The Board of Finance is expected to have $2 million less in prior year budget savings to reduce the FY2024 mill rate than they had in FY2023. As a result of this and increasing operating expenses, the Board of Finance is discussing a mill rate increase of more than 5%.  I advised the Board of Selectmen members to expect a reduction to our proposed budget as I do not believe that rate of property tax increase is acceptable to the majority of the Board of Finance, the taxpayers or our board.

Dana Dam Removal Project.

At our February 21st meeting,  Environmental Affairs Director Mike Conklin provided an update on the project.  During the month of March, 183 trees will be removed to create an access way for the dam deconstruction. The Mianus Chapter of Trout Unlimited will plant 2 trees for each tree removed up to 400.

Instream work will be during the summer.  Contractor vehicles will be parked in the overflow parking area for Merwin Meadows. The project is expected to be completed by the end of September. 

Mark Your Calendar:

Luminaria Walk and Bonfire at Schenck’s Island-Sunday, March 5th, 5:30 p.m. to 7:30 p.m. Hot chocolate and s’mores.  Sponsored by the Conservation Commission. Family friendly. Dogs must be on a leash.
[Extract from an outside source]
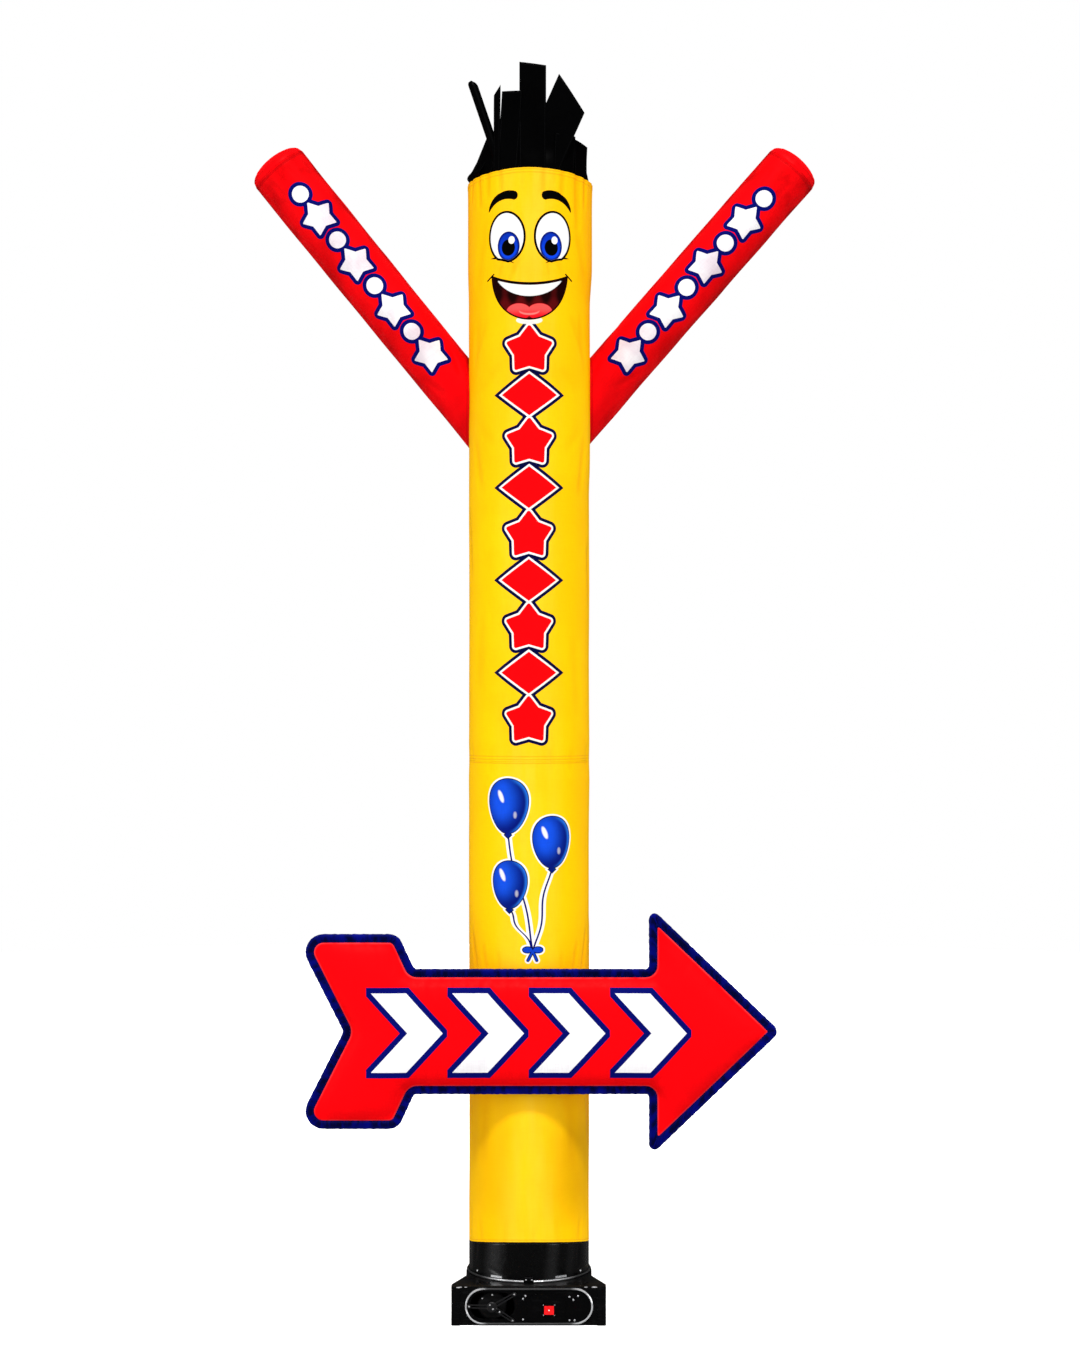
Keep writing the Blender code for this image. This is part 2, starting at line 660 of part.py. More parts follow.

Trash Talk with Jennifer Heaton-Jones of HRRA-Thursday, March 9th, 7:00 p.m. to 8:30 p.m. Wilton Library. More details and the registration link are here.  Sponsored by Wilton Go Green and the Wilton Library.

Board of Finance Public Hearing on the Board of Selectmen Budget-Tuesday, March 21st.  Watch for details.

Board of Finance Public Hearing on the Board of Education Budget-Monday, March 27th.  Watch for details.